In other words, choke back your laughter if you see mistakes like the following five.

Transposing Letters

Considering the number of letters and pictures that children make, especially for Santa around Christmas time, it shouldn’t come as a surprise that Santa is going to be called Satan a few thousand times by children demanding presents. While it’s definitely funny, it can also be a disturbing sight if you aren’t prepared for your child accidentally professing their love for the Devil.

A couple of slip-ups can be funny, but if transposing words becomes common, make sure you check to see if your child has dyslexia.

Sounding It Out, Literally 

Image via Flickr by moonlightbulb

Some children spell words in exactly the way that they sound. This can lead to some embarrassing, and possibly hilarious, moments for you and your family since telling a child to “sound it out” doesn’t always work as effectively when it comes to spelling. Expecting a five-year-old to account for long and short vowels and proper phonetics in a letter or doodle is overly ambitious. Don’t be surprised when you see the word “peace” spelled as “pies.” Though your child is more likely to be wishing for “World Pies” than “World Peace” anyway.

Malapropisms Run Rampant with Children 

Children have a pretty limited vocabulary, so they simply aren’t aware of the existence of many of the words that adults use. When children attempt to repeat the words they hear, this can often result in a malapropism because the child is substituting an unknown word or sound for one that they already know. For example, it’s a strong possibility that your child believes that Abraham Lincoln’s name is actually April Ham Lincoln because that makes a lot more sense to him.

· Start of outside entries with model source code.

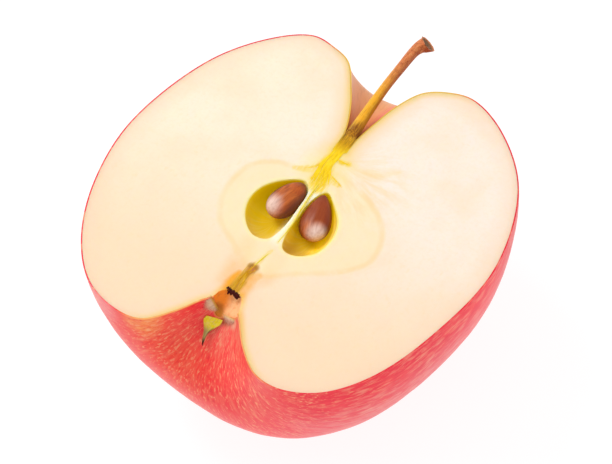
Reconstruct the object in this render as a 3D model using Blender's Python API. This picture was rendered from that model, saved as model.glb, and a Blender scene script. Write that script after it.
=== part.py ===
"""A halved apple lying with its cut face up.

The half body carries the stem basin, the calyx basin with its cup, and two seed chambers that are open to
the cut face. The stem, two seeds and three dried sepals are pieces of their own. The core line runs along
Y, with the stem towards +Y. The origin is the centre of the flat spot that the half rests on.
"""

import math

import bmesh
import bpy
from mathutils import Matrix, Vector

MM = 0.001
GAP = 0.3 * MM  # clearance between pieces that touch in a real apple

# Driving sizes. Lengths with MM are in metres.
HALF_DEPTH = 38.0 * MM  # from the cut face to the lowest point of the round back
REST_CUT = 0.8 * MM  # how much of the round back the flat spot takes off
REST_Y = 1.3 * MM  # where along the core line the flat spot is centred
CUT_HEIGHT = HALF_DEPTH - REST_CUT  # the cut face above the surface that the half rests on
TWIST = 0.07  # how far the back leans towards the right below and the left above
DEPTH_TAPER = 0.01  # how much deeper the calyx end is than the stem end
LOBE_DEPTH = 0.02  # height of the five crowns round the calyx end, as a share of the radius
LOBE_REACH = 9.0 * MM  # how far the crowns reach along the core line
HALF_HEIGHT = 36.0 * MM  # from the middle of the core line to either crest

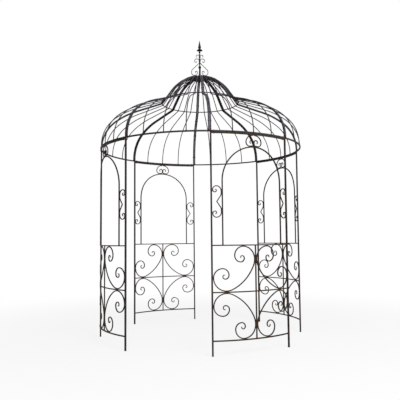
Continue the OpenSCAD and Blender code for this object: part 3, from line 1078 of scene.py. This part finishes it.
def make_finial_scrolls():
    top = HUB_TOP - 0.007
    big = bar_line((0, top + 0.165, -44), [
        (0.110, 0), (0.048, -46), (0.004, 0),
        (0.034, -90), (0.034, -90), (0.015, -90), (0.011, -90), (0.008, -100),
    ], spacing=0.006)
    middle = bar_line((0, top + 0.190, 60), [(0.038, -60), (0.025, -90), (0.016, -90), (0.010, -120)])
    small = bar_line((0, top + 0.253, 0), [(0.026, 0), (0.013, -90), (0.013, -75)], spacing=0.005)
    lines = []
    for k in range(4):
        angle = RIB_TURN + 90 * k
        for line in (big, middle, small):
            placed = on_roof([p for p in line if p[0] > 0.005], angle)
            lines.append(placed)
            out = outward(angle)
            weld_round("roof", placed[0][0], out, (0, 0, 1), FINIAL_SCROLL / 2, FINIAL_TACK)
    piece = bars("finial_scroll_bars", lines, FINIAL_SCROLL, FINIAL_IRON, corner=0.001, waver=0.0003,
                 tips=((0, 1), FINIAL_TIP))
    return piece, "finial_scrolls", "roof_iron"


# ---------------------------------------------------------------- putting it together


def one_piece(name, parts):
    """Joins parts into one mesh."""
    whole = bmesh.new()
    materials = []
    for part in parts:
        first = len(materials)
        materials += [m for m in part.data.materials]
        count = len(whole.faces)
        whole.from_mesh(part.data)
        whole.faces.ensure_lookup_table()
        for face in whole.faces[count:]:
            face.material_index += first
        bpy.data.objects.remove(part)
    mesh = bpy.data.meshes.new(name)
    whole.to_mesh(mesh)
    whole.free()
    for material in materials:
        mesh.materials.append(material)
    return put(name, mesh)


RUST_REACH = 0.03
WELD_WAVER = 0.0009


def mark_near_welds(piece, tree):
    """Stores how near each point is to a weld, so that rust spreads from there."""
    values = []
    for vertex in piece.data.vertices:
        _, _, distance = tree.find(vertex.co)
        values.append(max(0.0, 1.0 - distance / RUST_REACH))
    give(piece.data, "near_weld", "FLOAT", values)


made = []
for panel, toward in PANELS.items():
    made.append(make_post(panel, "left", toward))
    made.append(make_post(panel, "right", toward))
    made.append(make_rails(panel, toward))
    made.append(make_scrolls(panel, toward))
    made.append(make_arch(panel, toward))
    made.append(make_ornaments(panel, toward))
for name, angle in RIBS.items():
    made.append(make_rib(name, angle))
for name, toward in ROD_FIELDS.items():
    made.append(make_rods(name, toward))
made += [make_roof_ring(), make_neck_ring(), make_hub(), make_finial(), make_finial_scrolls()]

weld_places = KDTree(sum(len(group) for group in welds.values()))
for index, point in enumerate(point for group in welds.values() for point in group):
    weld_places.insert(point[0], index)
weld_places.balance()

for piece, node, slot in made:
    mark_near_welds(piece, weld_places)
    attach(piece, "root")
    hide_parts(node)

for where, points in welds.items():
    piece = on_points(where + "_weld_beads", points, WELD_BEAD, {"Waver": WELD_WAVER, "Finish": WELD_IRON})
    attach(piece, "root")
for name, points, grip in (("rib_bolts", bolts, 2 * RIB + RIB_GAP), ("ring_bolts", ring_bolts, 2 * RING)):
    piece = on_points(name, points, BOLT, {"Grip": grip, "Head": BOLT_HEAD, "Finish": BOLT_IRON})
    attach(piece, "root")

# ---------------------------------------------------------------- floor, light and camera


WHITE = (1, 1, 1, 1)
FLOOR_REACH = 30
FLOOR_MATT = (0.94, 0.94, 0.94, 1)
# How far from the axis the floor's own shading fades out, and the share of white close by
FADE_FROM, FADE_TO, NEAR_WHITE = 1.4, 5.0, 0.78
SKY_LIGHT = 0.42


def seen_directly(tree):
    """1 for what the camera sees, also in a shine or through glass, and 0 for light thrown on the piece."""
    ray = add(tree, "ShaderNodeLightPath")
    shone = maths(tree, "MAXIMUM", ray.outputs["Is Camera Ray"], ray.outputs["Is Glossy Ray"])
    return maths(tree, "MAXIMUM", shone, ray.outputs["Is Transmission Ray"])


def make_floor():
    mesh = bpy.data.meshes.new("floor")
    corners = [(x * FLOOR_REACH, y * FLOOR_REACH, 0) for x, y in ((-1, -1), (1, -1), (1, 1), (-1, 1))]
    mesh.from_pydata(corners, [], [(0, 1, 2, 3)])
    material = bpy.data.materials.new("pale_floor")
    material.use_nodes = True
    tree = material.node_tree
    tree.nodes.clear()
    place = add(tree, "ShaderNodeTexCoord")
    away = add(tree, "ShaderNodeVectorMath", {0: place.outputs["Object"]}, operation="LENGTH")
    far = ramp(tree, away.outputs["Value"], FADE_FROM, FADE_TO, to_low=NEAR_WHITE)
    factor = times(tree, seen_directly(tree), far)
    matt = add(tree, "ShaderNodeBsdfDiffuse", {"Color": FLOOR_MATT})
    white = add(tree, "ShaderNodeEmission", {"Color": WHITE, "Strength": 1.0})
    both = add(tree, "ShaderNodeMixShader", {0: factor, 1: matt.outputs[0], 2: white.outputs[0]})
    add(tree, "ShaderNodeOutputMaterial", {"Surface": both.outputs[0]})
    mesh.materials.append(material)
    put("floor", mesh)


def make_world():
    world = bpy.data.worlds.new("studio")
    bpy.context.scene.world = world
    world.use_nodes = True
    tree = world.node_tree
    tree.nodes.clear()
    strength = add(tree, "ShaderNodeMapRange", {
        "Value": seen_directly(tree), "To Min": SKY_LIGHT, "To Max": 1.0,
    })
    sky = add(tree, "ShaderNodeBackground", {"Color": WHITE, "Strength": strength.outputs[0]})
    add(tree, "ShaderNodeOutputWorld", {"Surface": sky.outputs[0]})


LAMP_TARGET = Vector((0, 0, 1.4))
LAMP_SIZE = 4.0


def make_lamp(name, place, power):
    lamp = bpy.data.lights.new(name, "AREA")
    lamp.shape = "DISK"
    lamp.size = LAMP_SIZE
    lamp.energy = power
    holder = bpy.data.objects.new(name, lamp)
    bpy.context.scene.collection.objects.link(holder)
    holder.location = place
    holder.rotation_euler = (LAMP_TARGET - Vector(place)).to_track_quat("-Z", "Y").to_euler()


# Degrees round from the front, metres from the axis, metres up, then turn aside, tilt up and roll in degrees
CAMERA_AROUND, CAMERA_AWAY, CAMERA_HEIGHT = 18.01, 5.803, 1.041
CAMERA_ASIDE, CAMERA_TILT, CAMERA_ROLL = 0.10, 4.29, -0.50
SENSOR_WIDTH, FOCAL_LENGTH = 36, 46.8675


def make_camera():
    """The camera stands about a metre up, in front and a little to the right."""
    turn = math.radians(CAMERA_AROUND + CAMERA_ASIDE)
    rise, roll = math.radians(CAMERA_TILT), math.radians(CAMERA_ROLL)
    camera = bpy.data.cameras.new("camera")
    camera.sensor_width = SENSOR_WIDTH
    camera.lens = FOCAL_LENGTH
    holder = bpy.data.objects.new("camera", camera)
    bpy.context.scene.collection.objects.link(holder)
    forward = Vector((-math.sin(turn) * math.cos(rise), math.cos(turn) * math.cos(rise), math.sin(rise)))
    right = forward.cross(Vector((0, 0, 1))).normalized()
    up = right.cross(forward)
    tilted_right = right * math.cos(roll) + up * math.sin(roll)
    tilted_up = up * math.cos(roll) - right * math.sin(roll)
    matrix = Matrix((tilted_right, tilted_up, -forward)).transposed().to_4x4()
    matrix.translation = (
        sine(CAMERA_AROUND) * CAMERA_AWAY, -cosine(CAMERA_AROUND) * CAMERA_AWAY, CAMERA_HEIGHT)
    holder.matrix_world = matrix
    bpy.context.scene.camera = holder


make_floor()
make_world()
make_lamp("key", (4.2, -4.4, 5.6), power=340)
make_lamp("fill", (-5.5, -3.0, 4.5), power=30)
make_camera()
bpy.context.scene.view_settings.view_transform = "Standard"
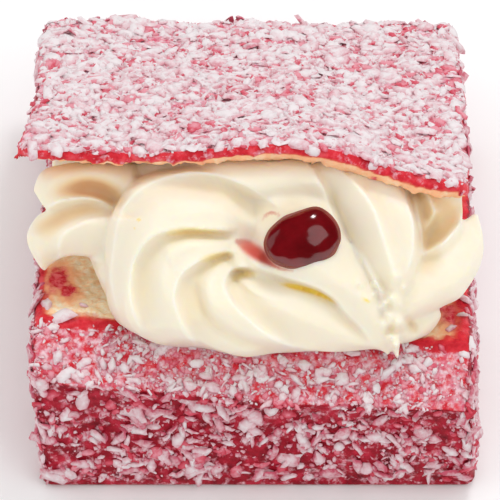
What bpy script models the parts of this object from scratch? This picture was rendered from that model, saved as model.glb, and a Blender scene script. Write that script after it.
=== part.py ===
"""Cream-filled lamington cake: a square of coated sponge, slit from its top towards the lower back edge,
opened like a mouth, filled with piped cream and finished with a drop of jam.

The front faces -Y and +Z is up. The origin is the centre of the flat underside. All sizes are in metres
unless a name says otherwise.
"""

import math

import bmesh
import bpy
import numpy as np
from mathutils import Matrix, Vector
from mathutils.geometry import tessellate_polygon

MM = 0.001

# The coated block, before it is opened.
CAKE_WIDTH = 0.0800
CAKE_DEPTH = 0.0828
CAKE_HEIGHT = 0.0284
SLAB_TILT = 0.0008  # the slab is this much thicker at its left side than in the middle
EDGE_ROUND = 0.0026  # rounding of the coated edges
SIDE_ROUND = 0.0020  # rounding between the front-to-back outline and the two sides
LEFT_TAPER = 0.0014  # the left side leans in by this much at the bottom
RIGHT_TAPER = -0.0010  # and the right side leans out
STRIP_DROP = 0.0026  # how far the strip in front of the slit slopes down to the front edge
DROP_SKEW = 0.0008  # the strip drops this much more at the right end
FRONT_LEAN = 0.0044  # how far the front face leans back at its left end
FRONT_BULGE = 0.0007
CROWN = 0.0004  # swell of the other coated faces, and hollow of the cut ones

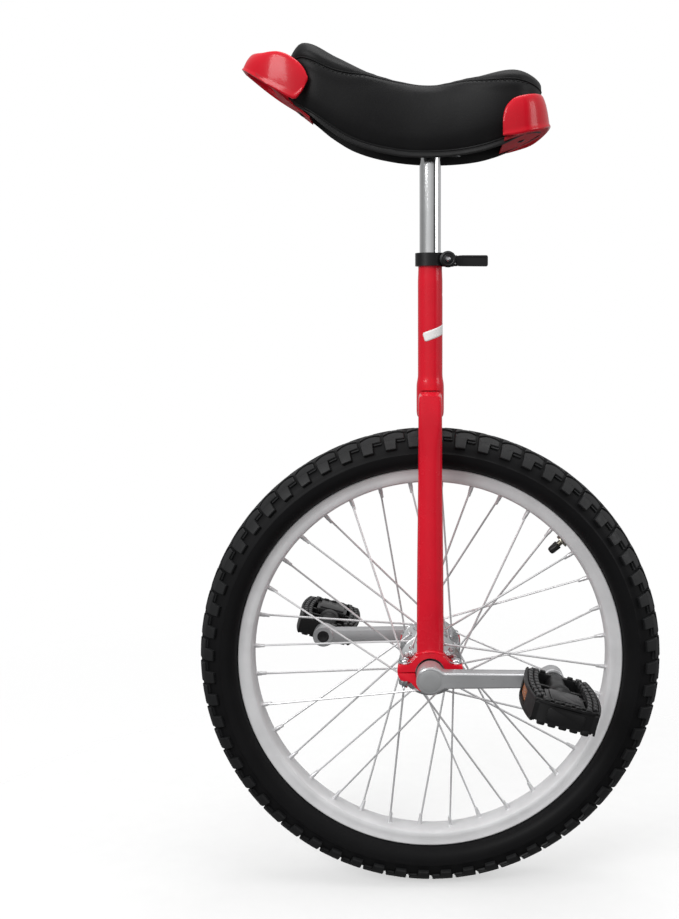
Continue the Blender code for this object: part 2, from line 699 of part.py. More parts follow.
def make_half_holder(name, up, thickness):
    """Half of a bearing holder: an arch with two ears; up is 1 for the top half, -1 for the cap."""
    low, high = BEARING_Y - HOLDER_WIDTH / 2, BEARING_Y + HOLDER_WIDTH / 2
    arch = rod(name, (0, low, AXLE_Z), (0, high, AXLE_Z), HOLDER_RADIUS, sides=24)
    ears = block("ears", (0, BEARING_Y, AXLE_Z + up * thickness / 2),
                 (2 * EAR_HALF, HOLDER_WIDTH - 0.0004, thickness))
    fuse(arch, soften(ears, 0.0018))
    bore = rod("cut_bore", (0, low - 0.01, AXLE_Z), (0, high + 0.01, AXLE_Z), BEARING_RADIUS + GAP, sides=24)
    other_half = block("cut_half", (0, BEARING_Y, AXLE_Z - up * (0.015 - 0.0004)), (0.08, 0.04, 0.030))
    cut(arch, bore, other_half)
    for x in (-CAP_BOLT_X, CAP_BOLT_X):
        cut(arch, rod("cut_bolt", (x, BEARING_Y, AXLE_Z - 0.03), (x, BEARING_Y, AXLE_Z + 0.03),
                      M6_RADIUS + GAP, sides=10))
    paint(arch, RED, 0.22)
    return arch


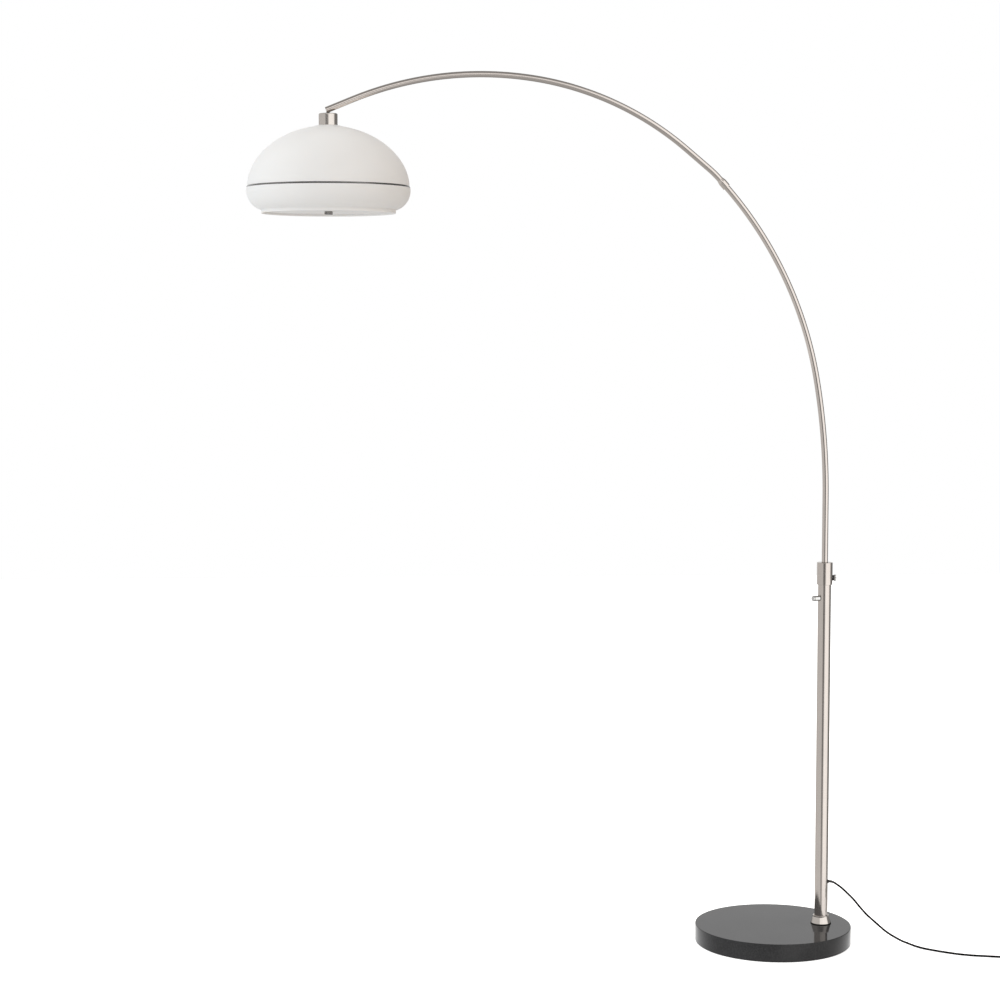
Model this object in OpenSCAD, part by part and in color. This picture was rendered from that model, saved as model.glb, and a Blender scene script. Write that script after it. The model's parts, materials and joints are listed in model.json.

Oversimplifying Words Can Often Lead to Trouble 

To be fair, the English language has many confusing and just plain silly rules in it — especially when it comes to spelling. Children will spell things in the most simple way by sounding it out, but this tactic can often lead to some inappropriate, albeit hilarious, misspellings. Try not to get offended when your little boy hands you a drawing of his favorite place with the caption “I love the biach.” Though he just loves the beach, it might seem like he’s down with the latest slang words.

Sometimes, It’s All About Handwriting

Unfortunately, it’s not just spelling mistakes on a child’s drawing or letter that lead to hilarious misunderstandings. Which is why you should never underestimate the importance of good handwriting. Kids aren’t exactly known for the most decipherable writing, which, for example, can result in an “l” being mistaken for an “r” in the word “whole,” within the sentence “I love my whole family.” Yikes.

As you can see, children may not be the world’s best spellers, at least their methods are much more entertaining than correct grammar and spelling. Have you ever seen a grammar or spelling mistake from a child that made you roar with laughter?